--- start ---

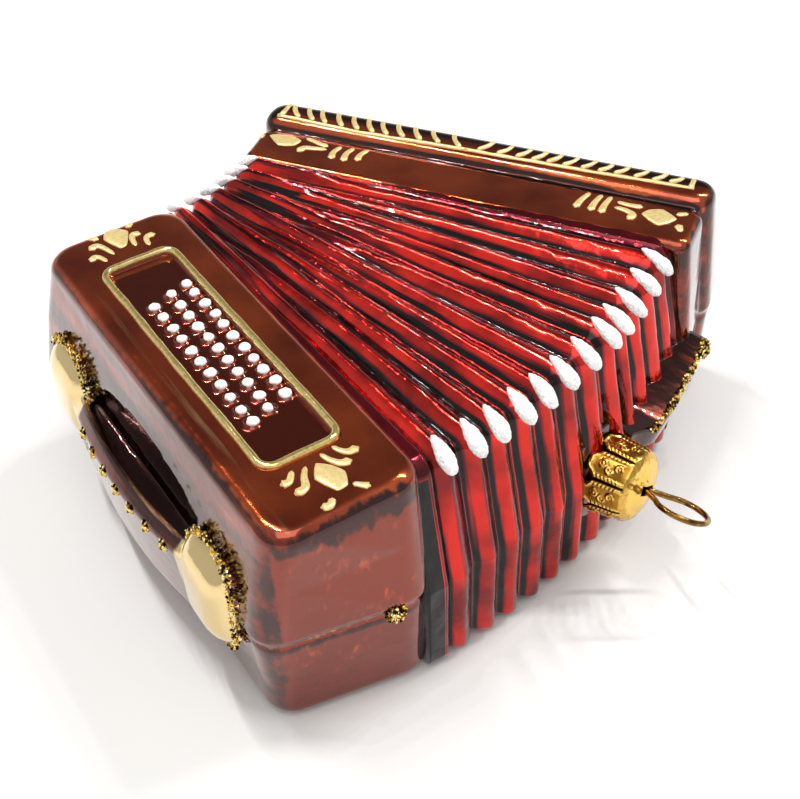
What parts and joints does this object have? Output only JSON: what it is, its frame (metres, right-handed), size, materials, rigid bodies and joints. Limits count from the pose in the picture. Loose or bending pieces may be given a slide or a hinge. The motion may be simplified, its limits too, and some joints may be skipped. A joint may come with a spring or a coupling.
{
  "type": "accordion christmas ornament",
  "caption": "Blown, silvered and lacquered glass tree ornament shaped like a button accordion, with a slip-on petal cap and a swinging wire hanger.",
  "frame": {"origin": "middle of the bounding box, on the surface that the back of the ornament lies on", "axes": "+X towards the hanger cap and ring, +Y towards the grille casing, +Z out of the decorated front"},
  "size_m": [0.1256, 0.1274, 0.0491],
  "materials": {
    "lacquered_glass": "glossy transparent red and brown lacquer over silvered glass",
    "gold_enamel": "satin pale gold enamel",
    "white_enamel": "rough crystalline white enamel",
    "gold_glitter": "granular gold glitter",
    "cap_brass": "bright stamped brass",
    "wire_gold": "dark gold plated spring wire"
  },
  "bodies": {
    "glass": {"glass_shell": "lacquered_glass", "bar_grille_far_1": "gold_enamel", "bar_grille_far_2": "gold_enamel", "bar_grille_far_3": "gold_enamel", "bar_grille_near_1": "gold_enamel", "bar_grille_near_2": "gold_enamel", "bar_grille_near_3": "gold_enamel", "curl_grille_far": "gold_enamel", "curl_grille_near": "gold_enamel", "flower_middle_button_far": "gold_enamel", "flower_middle_button_near": "gold_enamel", "flower_middle_grille_far": "gold_enamel", "flower_middle_grille_near": "gold_enamel", "glitter_stud_1": "gold_glitter", "glitter_stud_2": "gold_glitter", "glitter_stud_3": "gold_glitter", "glitter_stud_4": "gold_glitter", "glitter_stud_5": "gold_glitter", "glitter_stud_6": "gold_glitter", "glitter_stud_7": "gold_glitter", "glitter_stud_button_casing": "gold_glitter", "glitter_stud_grille_casing": "gold_glitter", "grille_gold_far": "gold_enamel", "grille_gold_near": "gold_enamel", "panel_frame_gold": "gold_enamel", "stroke_button_far_1": "gold_enamel", "stroke_button_far_2": "gold_enamel", "stroke_button_far_3": "gold_enamel", "stroke_button_far_4": "gold_enamel", "stroke_button_far_5": "gold_enamel", "stroke_button_far_6": "gold_enamel", "stroke_button_near_1": "gold_enamel", "stroke_button_near_2": "gold_enamel", "stroke_button_near_3": "gold_enamel", "stroke_button_near_4": "gold_enamel", "stroke_button_near_5": "gold_enamel", "stroke_button_near_6": "gold_enamel", "white_tip_far_01": "white_enamel", "white_tip_far_02": "white_enamel", "white_tip_far_03": "white_enamel", "white_tip_far_04": "white_enamel", "white_tip_far_05": "white_enamel", "white_tip_far_06": "white_enamel", "white_tip_near_01": "white_enamel", "white_tip_near_02": "white_enamel", "white_tip_near_03": "white_enamel", "white_tip_near_04": "white_enamel", "white_tip_near_05": "white_enamel", "white_tip_near_06": "white_enamel", "white_tip_near_07": "white_enamel", "white_tip_near_08": "white_enamel", "white_tip_near_09": "white_enamel", "white_tip_near_10": "white_enamel", "white_tip_near_11": "white_enamel", "white_tip_near_12": "white_enamel"},
    "cap": {"hanger_cap": "cap_brass"},
    "hanger": {"hanger_wire": "wire_gold"}
  },
  "joints": [
    {"name": "cap_lift", "type": "slide", "parent": "glass", "child": "cap", "axis": [0.998, 0.0326, 0.0541], "range_m": [0, 0.03]},
    {"name": "hanger_swing", "type": "hinge", "parent": "cap", "child": "hanger", "pos_m": [0.05056, 0.00758, 0.019], "axis": [0.0021, 0.8392, -0.5438], "range_deg": [-20, 8]}
  ]
}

--- end ---

• SET PROBLEM: Extract all lines containing the word "slide".

• RESULT:
What parts and joints does this object have? Output only JSON: what it is, its frame (metres, right-handed), size, materials, rigid bodies and joints. Limits count from the pose in the picture. Loose or bending pieces may be given a slide or a hinge. The motion may be simplified, its limits too, and some joints may be skipped. A joint may come with a spring or a coupling.
    {"name": "cap_lift", "type": "slide", "parent": "glass", "child": "cap", "axis": [0.998, 0.0326, 0.0541], "range_m": [0, 0.03]},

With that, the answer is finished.